Scalability recommendations for firms that want durable recurring revenue
Scalability in cloud ERP hosting is not only about server capacity. It depends on how much operational variation the business allows. Firms should standardize module bundles, integration patterns, support entitlements, and release windows before aggressively expanding sales. Every exception introduced early becomes a recurring cost later. The objective is not to eliminate flexibility, but to price and govern it deliberately.
A practical maturity path is to begin with one vertical package, one onboarding model, one support framework, and two hosting options: standard multi-tenant and premium dedicated. Once service metrics stabilize, the provider can expand into additional verticals, partner channels, or OEM structures. This staged approach is more commercially realistic than launching a broad platform catalog without the operational controls to sustain it.
Executive guidance: when to build, when to partner, and when to delay
A professional services vendor should move into white-label ERP when it has repeatable client demand, a clear vertical proposition, and the willingness to operate a subscription business with formal governance. It should pursue an OEM ERP model when ERP is part of a broader managed solution and the firm can control product scope and customer outcomes. It should partner with an Odoo hosting specialist such as SysGenPro when infrastructure, resilience, and platform operations would otherwise slow market entry or create avoidable risk.

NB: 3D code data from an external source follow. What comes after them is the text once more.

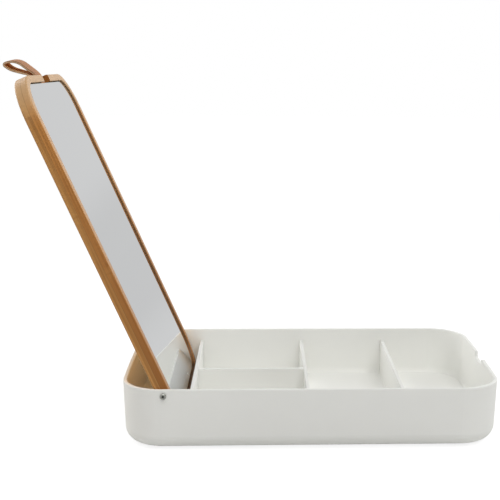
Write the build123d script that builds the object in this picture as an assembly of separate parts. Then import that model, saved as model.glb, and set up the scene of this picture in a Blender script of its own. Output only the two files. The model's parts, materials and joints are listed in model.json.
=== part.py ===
from build123d import *
import math
import os

# Vanity box with a hinged bamboo lid that carries a mirror.
# Frame: X runs along the box (hinge end at -X), Y across it, Z up; the origin is the centre of the
# feet's resting plane. Lid parts are drawn in lid axes (u, y, w): u runs from the pivot to the free
# end, w points out of the lid's outer face, and a closed lid has u along +X and w along +Z.

# ---- driving dimensions: box ---------------------------------------------------------------
BOX_LENGTH = 246.0           # over the middle of the bowed ends
BOX_WIDTH = 150.0
END_CROWN = 1.3              # how far the short ends bow out over the full width
BOX_HEIGHT = 40.0            # base face to rim
CORNER_RADIUS = 26.8         # plan corners at the rim
DRAFT = 1.8                  # degrees, walls lean in towards the base
WALL = 2.6
FLOOR = 2.6
BASE_FILLET = 9.0
RIM_ROUND = 0.7
NOTCH_HALF_WIDTH = 9.8       # strap notch in the rim at the free end
NOTCH_CORNER = 2.5
NOTCH_FLOOR_OUTER = 3.85     # below the rim, at the outer face
NOTCH_FLOOR_INNER = 4.85     # below the rim, at the inner face

# ---- feet ----------------------------------------------------------------------------------
FOOT_RADIUS = 4.5
FOOT_STAND = 1.0             # height that shows under the base
FOOT_SEAT = 0.4              # depth of the seat in the base
FOOT_SEAT_GAP = 0.2
FOOT_X = 98.0
FOOT_Y = 50.0

# ---- divider insert ------------------------------------------------------------------------
INSERT_GAP = 0.25            # to the box walls
INSERT_FLOOR = 2.8
RIB = 2.4
RIB_DROP = 8.6               # rim down to the rib tops
RIB_TOP_ROUND = 0.5
RIB_ROOT_ROUND = 1.5
BAY_RIB_X = -79.6            # hinge bay side of the end rib
CROSS_RIB_1_X = -3.4
CROSS_RIB_2_X = 59.3
LONG_RIB_Y = -2.4
STOP_DEPTH = 1.1
STOP_WIDTH = 3.0
STOP_HEIGHT = 17.0
STOP_Y = 35.0

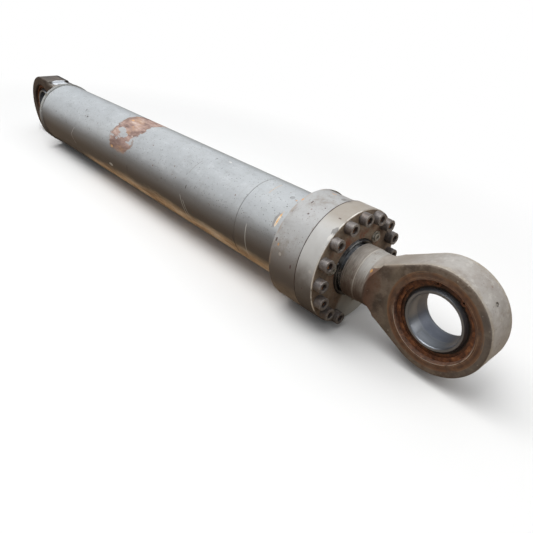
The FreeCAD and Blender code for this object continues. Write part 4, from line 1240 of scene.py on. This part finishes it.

The decision should be delayed if the firm still depends on highly bespoke implementations, lacks a post-go-live support structure, or has no appetite for renewal ownership and service accountability. Recurring revenue is attractive, but only when the operating model is built to support it. In practice, the most successful Odoo SaaS businesses are not the ones that launch fastest. They are the ones that standardize intelligently, govern consistently, and align commercial ambition with operational capacity.